Ia mengatakan bahwa sebelumnya kendaraan tersebut berada sekitar tiga ratus meter ke arah hulu dari yang sekarang, tepatnya di Batu Engko. Hanya saja akibat terbawa banjur, termasuk banjir besar saat meletusnya Gunung Galunggung, panser tersebut tersert hingga ke lokasi saat ini.
“Dulu waktu masih kecil, saya bersama teman-teman juga sering bermain di atas panser tersebut. Sekasarng sudah bergeser jauh. Apalagi ketika banjir besar saat galunggung meletus, bergesernay sangat jauh dan menimbun seluruh kendaraan,” tambahnya.
Dia mengungkapkan, cerita penemuan tank sisa peninggalan Belanda sebenarnya sudah berlangsung lama. Hanya saja cerita terseut menghilang seiring dengan datangnya musim penghujan, sebab bangkai tank tersebut hanya terlihat ketika Sungai Citanduy sedang surut.
Warsimin mengatakan beberapa waktu lali ada lima orang yang mengaku pencari besi bekas mencoba mengambil barang tersebut. Sepanjang hari mereka mencoba menggali pasir dan menyingkirkan batu yang ada di sekitarnya.

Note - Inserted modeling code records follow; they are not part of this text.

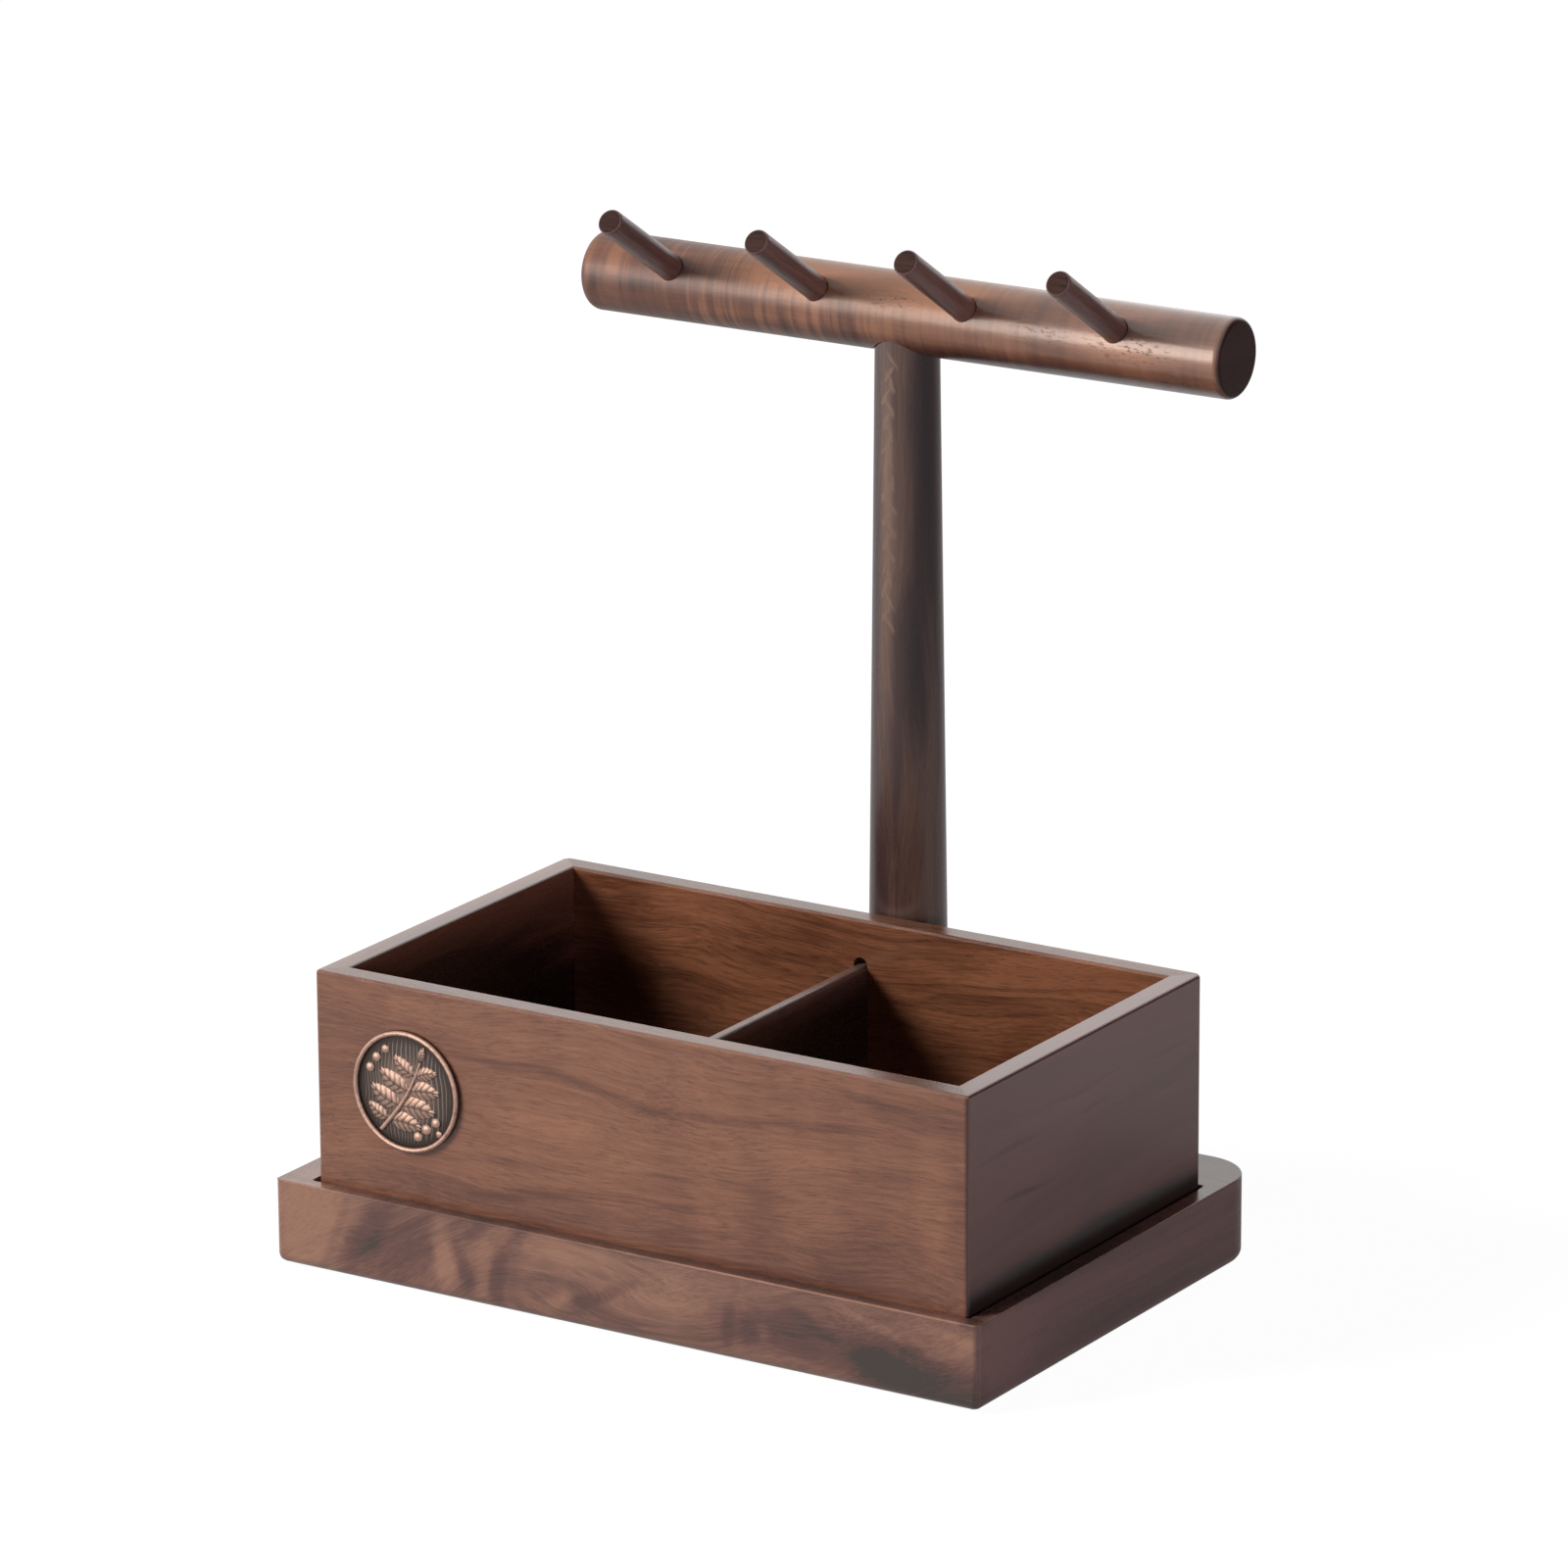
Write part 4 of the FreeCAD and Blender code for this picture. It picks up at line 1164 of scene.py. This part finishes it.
copper = make_copper()
print("copper nodes", len(copper.node_tree.nodes))

# %% [markdown]
# The disc has a raised round ring and a sunken field that swells a little towards its middle. It is
# round, so one half outline, spun about Y, gives the back, the rim, the ring and the domed field.

# %% Medallion disc
ring_w, field_depth, dome = 1.5 * MM, 1.3 * MM, 0.35 * MM
face_y, back_y = medal_low.y, medal_high.y
field_y = face_y + field_depth
ring_mid, field_r = medal_r - ring_w / 2, medal_r - ring_w
dome_steps = 10


def field_height(x, z):
    """Y of the medallion's domed field at a place from its middle."""
    share = min(1.0, math.hypot(x, z) / field_r)
    return field_y - dome * (1 - share ** 2)


outline = [(0.0, back_y), (medal_r, back_y), (medal_r, face_y + ring_w / 2)]
outline += [(ring_mid + across, face_y + ring_w / 2 - out)
            for across, out in arc_points((0, 0), ring_w / 2, 0, math.pi, 10)]
radii = [field_r * (1 - step / dome_steps) for step in range(dome_steps + 1)]
outline += [(r, field_height(r, 0)) for r in radii]
bm = turned([(medal_x + r, y, medal_z) for r, y in outline], (medal_x, 0, medal_z), (0, 1, 0), 96)
finish_piece("medallion_disc", bm, "box", copper, "antique_copper", ["medallion"], sharp=50.0)

# %% [markdown]
# The relief is a plain sprig of leaves and berries, made for this part. A displaced plane could
# carry it, but would need very many faces to keep the creases sharp. Instead each leaf is a small
# grid drawn to two points and arched, each berry half a ball, and the stem a tapering tube.


# %% Sprig helpers
def add_leaf(bm, hollow, root, turn, length, width, crown):
    """A leaf: a grid drawn to two points, arched across, with a crease and slanting side veins."""
    for v in bmesh.ops.create_grid(bm, x_segments=44, y_segments=16, size=1.0)["verts"]:
        t, s = (v.co.x + 1) / 2, v.co.y
        half = width / 2 * math.sin(math.pi * t ** 0.8) ** 0.85
        vein = max(0.0, math.sin(2 * math.pi * (6.0 * t - 1.1 * abs(s)))) ** 2
        crease = math.exp(-(s / 0.10) ** 2)
        v[hollow] = min(1.0, 0.28 + 0.8 * vein * min(1.0, 4 * (1 - abs(s))) + crease)
        arch = (1 - s * s) ** 0.8 * math.sin(math.pi * min(1, t * 1.02)) ** 0.6
        lift = crown * arch - 0.16 * MM * v[hollow]
        sway = math.sin(t * math.pi) * length * 0.06
        px, pz = t * length, s * half + sway
        x = root[0] + px * math.cos(turn) - pz * math.sin(turn)
        z = root[1] + px * math.sin(turn) + pz * math.cos(turn)
        v.co = Vector((medal_x + x, field_height(x, z) - lift + 0.05 * MM, medal_z + z))


def add_berry(bm, x, z, radius):
    """A berry: a ball pressed flat and half sunk in the field."""
    made = bmesh.ops.create_icosphere(bm, subdivisions=3, radius=radius)["verts"]
    bmesh.ops.scale(bm, vec=(1.0, 0.62, 1.0), verts=made)
    bmesh.ops.translate(bm, vec=(medal_x + x, field_height(x, z), medal_z + z), verts=made)


def add_stem(bm, points, thick):
    """A stem: a small ring carried along points and bridged."""
    rings = []
    for number, (x, z) in enumerate(points):
        ahead = points[min(number + 1, len(points) - 1)]
        behind = points[max(number - 1, 0)]
        way = math.atan2(ahead[1] - behind[1], ahead[0] - behind[0])
        r = thick * (1 - 0.5 * number / len(points))
        circle = bmesh.ops.create_circle(bm, cap_ends=False, radius=r, segments=8)["verts"]
        spin = Matrix.Rotation(-way, 4, "Y") @ Matrix.Rotation(math.pi / 2, 4, "Y")
        place = Matrix.Translation((medal_x + x, field_height(x, z) - r * 0.3, medal_z + z))
        bmesh.ops.transform(bm, matrix=place @ spin, verts=circle)
        rings.append(list({e for v in circle for e in v.link_edges}))
    for first, second in zip(rings, rings[1:]):
        bmesh.ops.bridge_loops(bm, edges=first + second)
    for last in (rings[0], rings[-1]):
        bmesh.ops.contextual_create(bm, geom=[e for e in last if e.is_valid])


# %% Sprig relief
stem_steps = 14
stem = [((-9.0 + 14.5 * t + 1.8 * math.sin(t * 3.2)) * MM, (-13.0 + 23.0 * t) * MM)
        for t in [i / stem_steps for i in range(stem_steps + 1)]]
leaves = [(0.12, 148, 9.6), (0.12, -6, 12.6), (0.33, 152, 12.6), (0.33, -4, 13.6), (0.55, 150, 12.6),
          (0.55, 4, 12.0), (0.77, 142, 10.2), (0.77, 16, 9.0), (0.98, 74, 5.6)]
berries = [(7.2, -10.6, 1.7), (10.6, -8.0, 1.6), (4.0, -13.4, 1.6), (11.6, -11.4, 1.2),
           (-12.8, 5.6, 1.6), (-10.4, 9.2, 1.6), (-7.2, 12.2, 1.4)]
bm = bmesh.new()
hollow = bm.verts.layers.float.new("hollow")
add_stem(bm, stem, 0.75 * MM)
for share, turn, length in leaves:
    root = stem[round(share * stem_steps)]
    add_leaf(bm, hollow, root, math.radians(turn), length * MM, 0.54 * length * MM, 0.9 * MM)
for x, z, radius in berries:
    add_berry(bm, x * MM, z * MM, radius * MM)
finish_piece("sprig_relief", bm, "box", copper, "antique_copper", sharp=60.0)
print("leaves", len(leaves), "berries", len(berries))

# %% [markdown]
# Feet, screw and bottom panel keep their CAD shapes, which are right as they are: hardly any of them
# shows. They only get a finish: dull black rubber, plain steel and the same walnut. Rubber and steel
# are both one tone with a fine mottle, so one function makes them.


# %% Rubber and steel
def plain_finish(name, colour, metallic, rough, lumps, depth):
    """Simple finish: one tone with a fine mottle in colour, roughness and height."""
    material, tree, surface_in = new_material(name)
    where = add(tree, "ShaderNodeTexCoord").outputs["Object"]
    mottle = noise(tree, stretch(tree, where, (lumps,) * 3), 4.0, 0.6)
    darker = tuple(c * 0.6 for c in colour)
    tint = blend_colour(tree, remap(tree, mottle, 0.3, 0.7), darker + (1.0,), colour + (1.0,))
    bump = add(tree, "ShaderNodeBump", {"Strength": 0.4, "Distance": depth, "Height": mottle})
    surface = add(tree, "ShaderNodeBsdfPrincipled", {
        "Base Color": tint, "Metallic": metallic, "Normal": bump.outputs[0],
        "Roughness": math_node(tree, "MULTIPLY_ADD", mottle, 0.2, rough)})
    tree.links.new(surface.outputs[0], surface_in)
    return material


rubber = plain_finish("foot_rubber", (0.03, 0.03, 0.032), 0.0, 0.6, 2500.0, 0.05 * MM)
steel = plain_finish("screw_steel", (0.55, 0.54, 0.52), 1.0, 0.25, 1800.0, 0.02 * MM)
finish_of = {name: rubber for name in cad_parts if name.startswith("foot_")}
finish_of.update(post_screw=steel, box_bottom_panel=panel_walnut)
for name, finish in finish_of.items():
    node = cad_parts[name]
    node.data.materials.clear()
    node.data.materials.append(finish)
    print("finish on", name, finish.name)
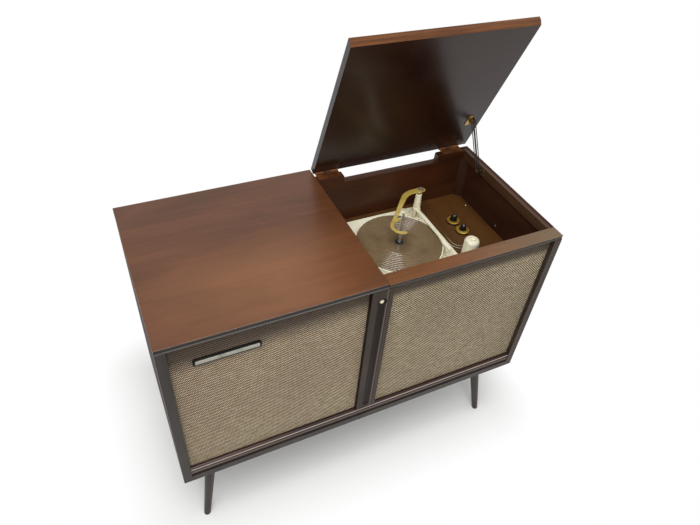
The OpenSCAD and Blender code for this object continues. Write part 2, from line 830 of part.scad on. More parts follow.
module idler_wheel() color("#2c2c2c") at_floor() {
    translate([idler.x, idler.y, deck_z + 8]) difference() {
        cylinder(h = 4, r = idler_r);
        translate([0, 0, -1]) cylinder(h = 6, r = 2 + run);
    }
}

module platter() color("#e8e4d0") at_floor() {
    translate([spin.x, spin.y, 0]) rotate_extrude() polygon([
        [spindle_r + run, platter_z], [9, platter_z], [9, platter_top - 3], [rim_in, platter_top - 3],
        [rim_in, platter_z + 1], [platter_r, platter_z + 1], [platter_r, platter_top + 0.8],
        [platter_r - 2.6, platter_top + 0.8], [platter_r - 2.6, platter_top],
        [spindle_r + run, platter_top]
    ]);
}

module platter_mat() color("#8a7355") at_floor() {
    mat_r = platter_r - 3;
    rib = 0.5;
    ribs = 9;
    pitch = 6.2;
    translate([spin.x, spin.y, platter_top]) rotate_extrude() {
        translate([10.6, 0]) square([mat_r - 10.6, mat_t - rib]);
        translate([10.6, 0]) square([15.4, mat_t]);
        for (i = [0 : ribs]) translate([mat_r - 2 - i * pitch - 1.6, 0]) square([2.2, mat_t]);
        translate([spindle_r + run, 0]) square([10.4 - spindle_r - run, mat_t + 2]);
    }
}

module spindle() color("silver") at_floor() {
    bend_h = 11;
    bend_z = mat_z + spindle_h - bend_h;
    translate([spin.x, spin.y, 0]) {
        translate([0, 0, board_z - 10]) cylinder(h = bend_z - board_z + 10, r = spindle_r);
        translate([0, 0, bend_z - 1]) rotate([0, -7, 0]) cylinder(h = bend_h + 1, r1 = spindle_r - 0.3, r2 = 2.4);
        translate([0, 0, mat_z + 2.4]) cylinder(h = 2.4, r = 5);
        translate([0, 0, deck_z]) cylinder(h = platter_z - deck_z - run, r = 9);
        translate([0, 0, board_z - 10]) cylinder(h = 6, r = 12);
    }
    translate([idler.x, idler.y, deck_z - deck_t]) cylinder(h = deck_t + 13, r = 2);
    translate([idler.x, idler.y, deck_z]) cylinder(h = 7.7, r = 5);
}

module overarm_post() color("#f1edd4") at_floor() {
    translate([arm_post.x, arm_post.y, deck_z]) difference() {
        union() {
            cylinder(h = 11, r = 12);
            translate([0, 0, 11]) cylinder(h = arm_post_h - 11, r1 = 10.5, r2 = 7.8);
        }
        translate([0, 0, 6]) cylinder(h = arm_post_h, r = rod_r + run);
    }
    translate([arm_post.x - 25, arm_post.y + 21, deck_z]) {
        cylinder(h = 5, r = 10);
        translate([0, 0, 5]) cylinder(h = 3.5, r1 = 10, r2 = 6.5);
    }
}

module overarm_rod() color("silver") at_floor() {
    translate([arm_post.x, arm_post.y, deck_z]) {
        translate([0, 0, 6.5]) cylinder(h = arm_post_h - 6.5, r = rod_r);
        translate([0, 0, arm_post_h]) cylinder(h = 1.5, r = 7);
        translate([0, 0, arm_post_h]) cylinder(h = arm_z - deck_z - arm_post_h + overarm_t - 1.3, r = 3);
    }
}

// The overarm's middle line leaves the root along -x, bends onto a slanting straight and hooks
// round the spindle. Each point is [x, y, heading, share of the way].
slant = 227;
bend_r = 50;
hook_r = 23.5;
root_y = 7;
hook_start = spin - hook_r * [cos(slant + 90), sin(slant + 90)];
bend_end_y = arm_post.y + root_y - bend_r + bend_r * sin(slant - 90);
bend_mid_x = hook_start.x - (hook_start.y - bend_end_y) / tan(slant) - bend_r * cos(slant - 90);
overarm_path = concat(
    [[arm_post.x + 11, arm_post.y + root_y, 180, 0]],
    [for (a = [180 : (slant - 180) / 8 : slant + 0.01])
        [bend_mid_x + bend_r * cos(a - 90), arm_post.y + root_y - bend_r + bend_r * sin(a - 90), a,
         0.1 + 0.3 * (a - 180) / (slant - 180)]],
    [for (a = [slant : 8.5 : 355])
        [spin.x + hook_r * cos(a - 90), spin.y + hook_r * sin(a - 90), a, 0.75 + 0.25 * (a - slant) / (355 - slant)]]
);

function overarm_w(t) = overarm_w1 + (overarm_w2 - overarm_w1) * min(1, t / 0.7);

function beside(p, side) = [p[0], p[1]] + side * overarm_w(p[3]) / 2 * [cos(p[2] + 90), sin(p[2] + 90)];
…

“Rencananya mereka bakal meneruskan penggalian pada esok hari, akan tetapi Sungai Citanduy banjir, sehingga tank tersebut juga kembali tertimbun pasir,” tuturnya.
Serita lainnya menyatakan bahwa sebenarnya tank milik Belanda yang hendak melarikan diri setelah terjadi peperangan di Kecamatan Pamarican. Untuk menghentikan rencana terseut, akhirnya jembatan Sungai Citanduy (sebelah selatan) dihancurkan hingga tank terjun ke dalam Sungai.
“Sebenarnya di Sungai Citanduy ada dua, satu Batu Engko dan lainnya di Karangresik,” ungkap Karna (61) yang mengaku warga Kecamatan Cijeungjing.